__SHORT PROBLEM__. For the listing below, give the number of lines in which "that" occurs. Add nothing.

--- Begin ---

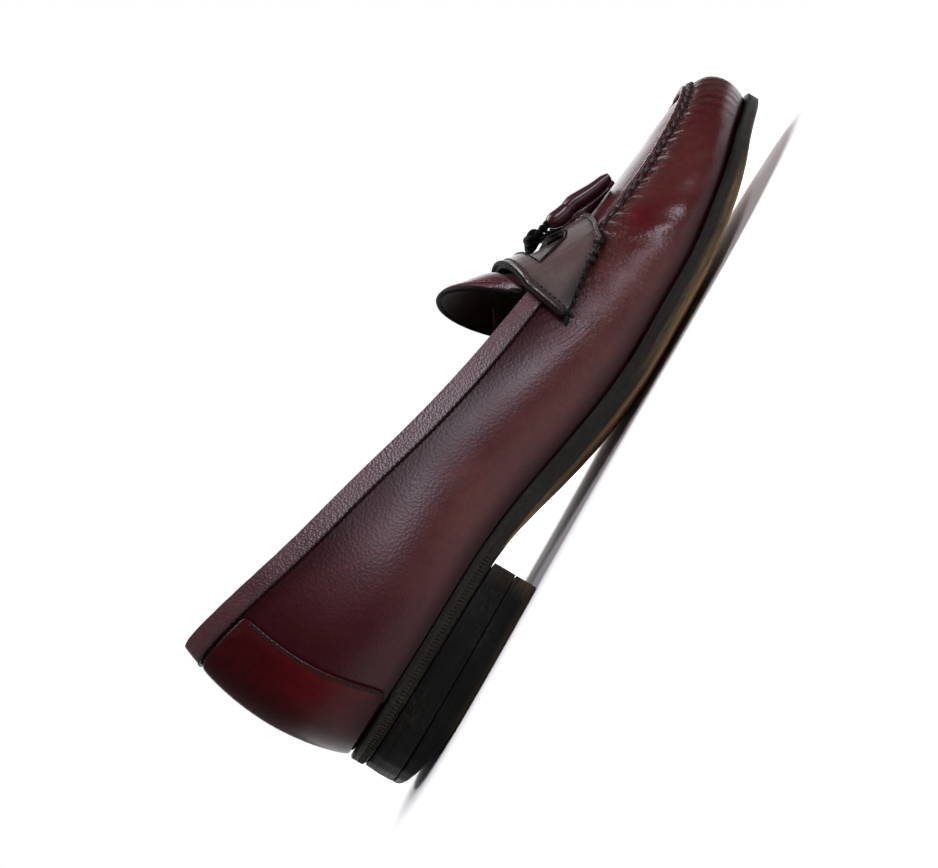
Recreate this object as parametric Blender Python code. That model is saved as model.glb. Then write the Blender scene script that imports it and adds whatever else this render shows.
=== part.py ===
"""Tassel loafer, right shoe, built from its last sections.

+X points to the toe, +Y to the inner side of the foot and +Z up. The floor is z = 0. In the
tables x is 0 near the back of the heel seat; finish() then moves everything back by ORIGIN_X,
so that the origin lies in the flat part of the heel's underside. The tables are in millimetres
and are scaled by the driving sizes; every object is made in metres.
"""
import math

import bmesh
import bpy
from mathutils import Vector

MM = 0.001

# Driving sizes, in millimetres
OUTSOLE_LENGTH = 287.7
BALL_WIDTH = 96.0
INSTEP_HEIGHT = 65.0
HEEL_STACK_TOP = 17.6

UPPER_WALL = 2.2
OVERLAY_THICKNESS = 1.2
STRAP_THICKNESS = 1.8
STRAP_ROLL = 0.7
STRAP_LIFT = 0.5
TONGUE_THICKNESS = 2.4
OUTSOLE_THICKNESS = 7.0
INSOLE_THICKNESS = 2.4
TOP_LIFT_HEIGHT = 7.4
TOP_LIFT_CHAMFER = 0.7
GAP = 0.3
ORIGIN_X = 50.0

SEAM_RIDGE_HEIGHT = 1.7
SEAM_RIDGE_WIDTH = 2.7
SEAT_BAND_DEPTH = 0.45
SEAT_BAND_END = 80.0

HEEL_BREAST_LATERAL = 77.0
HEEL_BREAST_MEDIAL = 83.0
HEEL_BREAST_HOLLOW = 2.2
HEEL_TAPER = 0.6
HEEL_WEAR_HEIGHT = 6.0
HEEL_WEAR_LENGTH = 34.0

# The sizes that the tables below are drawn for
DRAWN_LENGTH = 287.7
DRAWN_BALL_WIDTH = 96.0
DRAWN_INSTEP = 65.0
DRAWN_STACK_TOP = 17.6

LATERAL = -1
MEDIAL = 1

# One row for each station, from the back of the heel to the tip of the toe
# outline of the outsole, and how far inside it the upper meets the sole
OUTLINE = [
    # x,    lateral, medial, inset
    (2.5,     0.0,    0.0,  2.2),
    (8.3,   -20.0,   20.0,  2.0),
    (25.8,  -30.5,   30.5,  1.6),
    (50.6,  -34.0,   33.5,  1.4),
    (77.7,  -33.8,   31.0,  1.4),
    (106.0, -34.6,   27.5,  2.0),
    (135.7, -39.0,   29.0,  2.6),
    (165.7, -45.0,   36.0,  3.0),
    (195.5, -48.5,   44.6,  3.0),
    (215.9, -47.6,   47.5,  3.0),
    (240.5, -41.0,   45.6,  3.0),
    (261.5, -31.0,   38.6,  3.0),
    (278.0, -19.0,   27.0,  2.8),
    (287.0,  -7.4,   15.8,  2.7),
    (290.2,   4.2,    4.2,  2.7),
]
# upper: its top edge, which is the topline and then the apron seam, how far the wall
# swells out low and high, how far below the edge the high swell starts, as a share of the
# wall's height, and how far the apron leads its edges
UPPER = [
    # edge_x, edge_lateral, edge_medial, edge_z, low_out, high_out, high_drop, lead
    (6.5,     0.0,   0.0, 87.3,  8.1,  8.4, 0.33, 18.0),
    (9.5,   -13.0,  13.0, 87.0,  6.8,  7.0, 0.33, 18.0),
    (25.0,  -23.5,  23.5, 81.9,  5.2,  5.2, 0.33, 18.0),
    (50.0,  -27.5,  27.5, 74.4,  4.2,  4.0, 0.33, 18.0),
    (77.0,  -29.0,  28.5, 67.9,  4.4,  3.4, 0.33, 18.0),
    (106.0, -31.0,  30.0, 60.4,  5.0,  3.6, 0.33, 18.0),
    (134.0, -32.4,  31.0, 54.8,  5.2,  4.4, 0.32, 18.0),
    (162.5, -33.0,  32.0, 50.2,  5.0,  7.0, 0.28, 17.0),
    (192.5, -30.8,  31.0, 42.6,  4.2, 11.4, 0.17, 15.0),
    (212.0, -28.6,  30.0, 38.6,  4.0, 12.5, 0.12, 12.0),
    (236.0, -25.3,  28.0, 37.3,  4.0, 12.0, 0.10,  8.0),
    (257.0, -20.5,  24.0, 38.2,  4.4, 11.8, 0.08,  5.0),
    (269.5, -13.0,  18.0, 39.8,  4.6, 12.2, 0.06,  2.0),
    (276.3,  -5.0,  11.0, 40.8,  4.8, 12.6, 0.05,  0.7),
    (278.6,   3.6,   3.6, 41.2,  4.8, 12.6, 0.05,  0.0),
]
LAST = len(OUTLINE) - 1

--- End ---

__ANSWER TO THE EXERCISE__. 3